Edinburgh Fringe 2025

Slomosexual
Nebulous Niang

Genre: Comedy, LGBTQ+, One Person Show, Queer Comedy, Solo Show, Stand-Up
Venue: Little Cellar at Laughing Horse @ West Nic Records
Festival: Edinburgh Fringe
Low Down
The hilarious story of Nebulous Niang, a good Chinese Singaporean girl, following all society expected of her until she saw lesbian series Orange is the New Black.
Review
Slomosexual is a slickly performed, hour long solo stand-up show from Singaporean Chinese comedian Nebulous Niang. With the aid of occasional exhibits on a large TV screen, she tells us her life story focussing primarily on the expectations that Singaporean society puts on women (especially when she was growing up in 1990s Asia) of conforming to a hetero-normative life of getting a husband and having children, which is what she duly did. She shares childhood photos that show the writing was already on the wall early on that she was no girly-girl. She takes us through her childhood years (and is especially funny impersonating her no nonsense Chinese mother), and her early marriage to a sullen, brutish man, having children with him. She brings her life story up to date by sharing that she is now in an inter-ethnic lesbian couple relationship raising Gen Z kids in a conservative country, Singapore. But it is not these life story milestones that are the joy of this hour of engagingly honest, impish comedy storytelling. Nebulous Niang is a highly professional, competent and mischievous comedian and it is a delight to see a Chinese woman delivering quality queer comedy. She is continually wrong-footing us with the set-up and punchlines of her hilarious stories where she navigates her way out of a heterosexual straitjacket and into the free queer life she really wants to live.
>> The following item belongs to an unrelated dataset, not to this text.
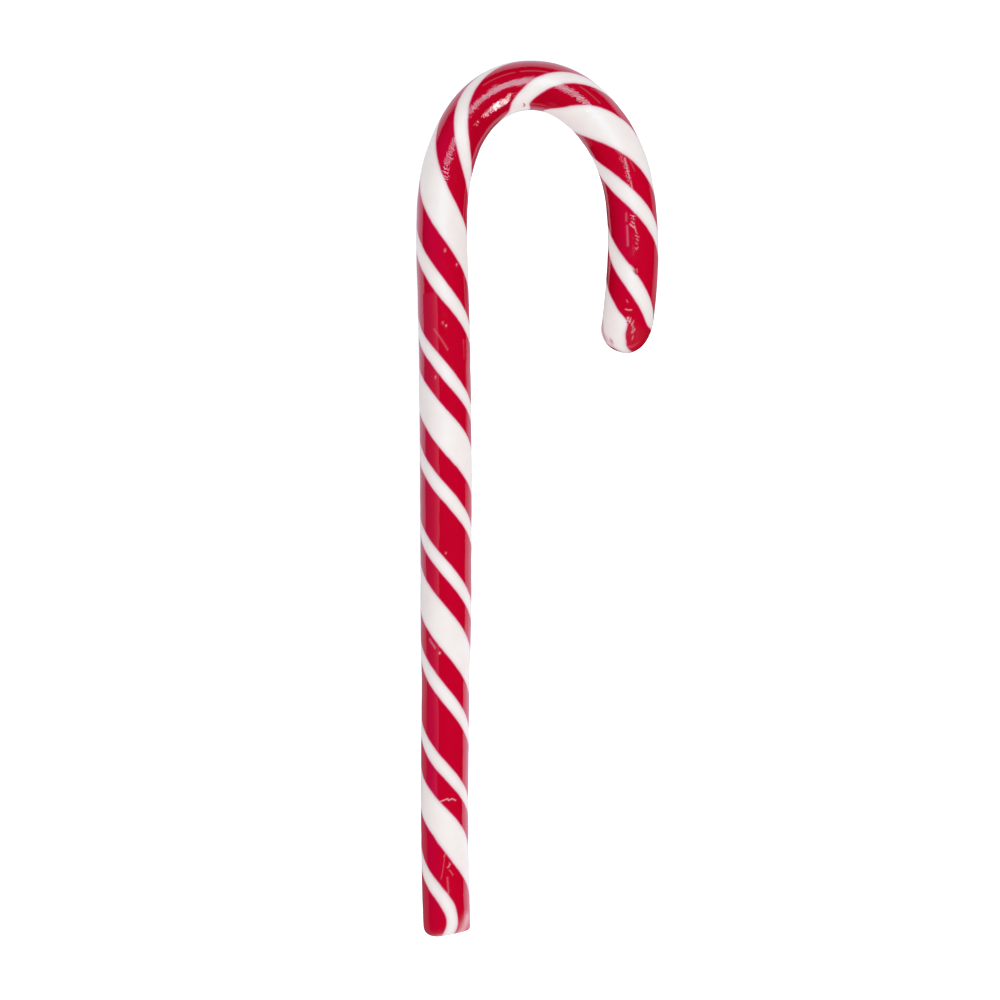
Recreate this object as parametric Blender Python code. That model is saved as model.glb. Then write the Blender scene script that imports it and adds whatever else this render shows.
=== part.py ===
"""A candy cane lying flat: one rod of boiled sugar, bent over at the top into a hook.

Metres, +Z up. The shaft runs along +Y, the hook turns over toward +X, and the side that
is looked at faces up. The rod rests on a narrow flat along its underside, at z = 0, and
the origin is the middle of the cane's outline on that plane.
"""

import bmesh
import bpy
import numpy as np

# The rod, from the cut foot of the shaft to the tip of the hook: how far along it each
# bend reaches, and how many degrees it turns there toward the inside of the hook.
START_HEADING = 92.3
BENDS = (
    (0.030, 3.0),
    (0.036, -0.7),
    (0.030, -0.7),
    (0.015, -1.3),
    (0.013, 2.2),
    (0.016, 28.9),
    (0.022, 100.2),
    (0.018, 42.4),
    (0.014, 12.4),
    (0.014, 4.2),
)
ROD_LENGTH = sum(length for length, turn in BENDS)
BEND_EASING = 0.005

# The rod's diameter at a few distances along it, as pulling and rolling left it.
GIRTH = (
    (0.000, 0.0081),
    (0.044, 0.0082),
    (0.053, 0.0087),
    (0.080, 0.0089),
    (0.120, 0.0088),
    (0.140, 0.0085),
    (0.150, 0.0085),
    (0.162, 0.0087),
    (0.174, 0.0087),
    (0.182, 0.0085),
    (0.196, 0.0088),
)
GIRTH_EASING = 0.004

# The cut foot is a low dome that slants, with a round corner on its left and a nearly sharp
# one on its right. The tip of the hook is a blunt dome, longer on the outside of the hook.
FOOT_DOME_HEIGHT = 0.0023
FOOT_LEFT_FULLNESS = 2.6
FOOT_RIGHT_FULLNESS = 8.0
FOOT_SLANT = 9.0
FOOT_SLANT_REACH = 0.009
TIP_INNER_HEIGHT = 0.0041
TIP_OUTER_HEIGHT = 0.0063
TIP_DOME_FULLNESS = 2.05

# The mesh: flats round the rod, the lowest of which it lies on, and rings along it.
SIDES = 24
SHAFT_LENGTH = 0.108
SHAFT_RINGS = 34
HOOK_RINGS = 42
DOME_RINGS = 7
PATH_STEP = 0.0001

SUGAR_RED = (0.55, 0.003, 0.022, 1.0)
SUGAR_ROUGHNESS = 0.12
SUGAR_COAT = 0.5


def eased(values, reach):
    """Average evenly spaced values over a reach to both sides, so that corners round off."""
    half = int(round(reach / PATH_STEP))
    ends = np.arange(1, half + 1)
    before = values[0] - (values[1] - values[0]) * ends[::-1]
    after = values[-1] + (values[-1] - values[-2]) * ends
    padded = np.concatenate((before, values, after))
    return np.convolve(padded, np.full(2 * half + 1, 1 / (2 * half + 1)), mode="valid")


def path_distances():
    """Closely spaced distances along the rod, from foot to tip."""
    return np.arange(int(round(ROD_LENGTH / PATH_STEP)) + 1) * PATH_STEP


def headings():
    """The direction the rod runs in at each path distance, in radians from +X toward +Y."""
    lengths, turns = np.array(BENDS).T
    knots = np.concatenate(((0.0,), np.cumsum(lengths)))
    turned = np.concatenate(((0.0,), np.cumsum(turns)))
    degrees = START_HEADING - np.interp(path_distances(), knots, turned)
    return np.radians(eased(degrees, BEND_EASING))


def centre_line(heading):
    """The rod's middle in plan at each path distance: small steps along the heading, added up."""
    middle = (heading[1:] + heading[:-1]) / 2
    steps = np.stack((np.cos(middle), np.sin(middle)), axis=1) * PATH_STEP
    return np.concatenate((np.zeros((1, 2)), np.cumsum(steps, axis=0)))


def rod_radius():
    """The rod's radius at each path distance, before its ends are rounded."""
    places, diameters = np.array(GIRTH).T
    return eased(np.interp(path_distances(), places, diameters), GIRTH_EASING) / 2


def dome(depth, height, fullness):
    """How much of its full radius a rounded end has, at a depth below the end's pole."""
    rest = 1 - np.clip(depth / height, 0, 1)
    return (1 - rest**fullness) ** (1 / fullness)


def from_left_to_right(angle, left, right):
    """A size that goes from left to right with the sine of the angle round the rod."""
    return left + (right - left) * (1 + np.sin(angle)) / 2


def ring_distances():
    """Where the rings of the mesh are: close together on the ends, then along shaft and hook."""
    turn = np.linspace(0, np.pi / 2, DOME_RINGS + 1)[1:]
    foot = FOOT_DOME_HEIGHT * (1 - np.cos(turn))
    tip = ROD_LENGTH - TIP_OUTER_HEIGHT * (1 - np.cos(turn[::-1]))
    shaft = np.linspace(foot[-1], SHAFT_LENGTH, SHAFT_RINGS)[1:]
    hook = np.linspace(SHAFT_LENGTH, tip[0], HOOK_RINGS)[1:-1]
    return np.concatenate((foot, shaft, hook, tip))


def ring_points():
    """Each ring's points, and the two poles, as arrays of places in space."""
    distance = path_distances()
    heading = headings()
    plan = centre_line(heading)
    radius = rod_radius()
    half_flat = np.pi / SIDES
    lift = radius * np.cos(half_flat)

    along = ring_distances()
    slant = np.radians(FOOT_SLANT) * np.clip(1 - along / FOOT_SLANT_REACH, 0, 1)
    facing = np.interp(along, distance, heading) + slant
    across = np.stack((np.sin(facing), -np.cos(facing), np.zeros_like(facing)), axis=1)
    middle = np.stack(
        [np.interp(along, distance, values) for values in (*plan.T, lift)], axis=1
    )
    angle = np.arange(SIDES) * 2 * half_flat + half_flat
    foot_fullness = from_left_to_right(angle, FOOT_LEFT_FULLNESS, FOOT_RIGHT_FULLNESS)
    tip_height = from_left_to_right(angle, TIP_OUTER_HEIGHT, TIP_INNER_HEIGHT)
    left_to_foot, left_to_tip = along[:, None], ROD_LENGTH - along[:, None]
    reach = np.interp(along, distance, radius)[:, None]
    reach = reach * dome(left_to_foot, FOOT_DOME_HEIGHT, foot_fullness[None, :])
    reach = reach * dome(left_to_tip, tip_height[None, :], TIP_DOME_FULLNESS)

    sideways = np.sin(angle)[None, :, None] * across[:, None, :]
    upward = np.cos(angle)[None, :, None] * np.array((0.0, 0.0, 1.0))
    rings = middle[:, None, :] + reach[:, :, None] * (sideways + upward)
    poles = np.array([(*plan[end], lift[end]) for end in (0, -1)])
    return rings, poles


def centred(rings, poles):
    """Move the points in plan so that the middle of their outline is the origin."""
    flat = np.concatenate((rings.reshape(-1, 3), poles))
    middle = (flat.min(axis=0) + flat.max(axis=0)) / 2
    middle[2] = 0.0
    return rings - middle, poles - middle


def sugar_material():
    """Boiled sugar: hard, smooth and glossy, dyed red."""
    material = bpy.data.materials.new("red_boiled_sugar")
    material.use_nodes = True
    shader = material.node_tree.nodes["Principled BSDF"]
    shader.inputs["Base Color"].default_value = SUGAR_RED
    shader.inputs["Roughness"].default_value = SUGAR_ROUGHNESS
    shader.inputs["Metallic"].default_value = 0.0
    shader.inputs["Coat Weight"].default_value = SUGAR_COAT
    return material


def cane_mesh():
    """The whole rod as one closed skin: quads between its rings and a fan at each end."""
    rings, poles = centred(*ring_points())
    body = bmesh.new()
    loops = [[body.verts.new(point) for point in ring] for ring in rings]
    foot, tip = (body.verts.new(point) for point in poles)
    neighbours = [(side, (side + 1) % SIDES) for side in range(SIDES)]
    for near, far in zip(loops[:-1], loops[1:]):
        for a, b in neighbours:
            body.faces.new((near[a], far[a], far[b], near[b]))
    for a, b in neighbours:
        body.faces.new((foot, loops[0][a], loops[0][b]))
        body.faces.new((tip, loops[-1][b], loops[-1][a]))
    bmesh.ops.recalc_face_normals(body, faces=body.faces)
    mesh = bpy.data.meshes.new("cane")
    body.to_mesh(mesh)
    body.free()
    mesh.shade_smooth()
    return mesh


def build():
    """Clear the file and make the candy cane, its one piece."""
    for leftover in list(bpy.data.objects):
        bpy.data.objects.remove(leftover)
    cane = bpy.data.objects.new("cane", cane_mesh())
    cane.data.materials.append(sugar_material())
    bpy.context.scene.collection.objects.link(cane)


build()
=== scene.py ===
"""A striped candy cane of boiled sugar, lying flat with its shown side up.

Metres, +Z up. The shaft runs along +Y, the hook turns over toward +X, and the cane rests on
the narrow flat along its underside, at z = 0. A place on the rod is given by how far along it
lies from the cut foot, and by the angle round it: 0 on top, 90 on the side to the right of
someone who walks from the foot toward the tip.
"""

import logging
import math
from dataclasses import dataclass, field
from enum import Enum
from typing import Any, Sequence

import bpy
import numpy as np
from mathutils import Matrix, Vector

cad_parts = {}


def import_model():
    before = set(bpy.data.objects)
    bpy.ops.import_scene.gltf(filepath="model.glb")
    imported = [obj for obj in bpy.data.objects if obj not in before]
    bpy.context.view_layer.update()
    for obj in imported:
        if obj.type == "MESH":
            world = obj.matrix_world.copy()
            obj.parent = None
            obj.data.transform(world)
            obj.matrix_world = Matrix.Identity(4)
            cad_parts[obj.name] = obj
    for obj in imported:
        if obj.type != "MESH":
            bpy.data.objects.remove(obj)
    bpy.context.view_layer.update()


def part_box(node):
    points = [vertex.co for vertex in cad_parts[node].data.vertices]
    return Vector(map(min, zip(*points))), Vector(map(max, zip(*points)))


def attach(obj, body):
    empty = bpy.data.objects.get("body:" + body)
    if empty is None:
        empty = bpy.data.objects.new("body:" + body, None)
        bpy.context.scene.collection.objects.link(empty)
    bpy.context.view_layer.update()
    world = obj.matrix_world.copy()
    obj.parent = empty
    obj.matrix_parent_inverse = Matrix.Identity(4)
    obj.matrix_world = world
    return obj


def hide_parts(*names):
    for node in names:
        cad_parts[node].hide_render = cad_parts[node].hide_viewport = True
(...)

With no early lesbian role models and active discouragement of being anything other than a straight married woman, there are many very funny learning curves (not only Orange is the New Black) which she speedily ascends before, during and after her marriage. No spoilers here but some of the things she got away with in her marriage, with her husband’s consent or indifference are much more modern than the Singaporean society at the time would (or still does) tolerate. So in some ways, she wasn’t that much of a slow motion homosexual.
Slomosexual sold out multiple shows in Singapore, and it deserves to be more widely seen in Edinburgh. The hour flies by and you come out better educated about LGBTQ+ lives in Singapore and with a sense of relief that so many of the issues Nebulous Niang had to face were factors our parents’ generation faced in the UK, rather than current generations.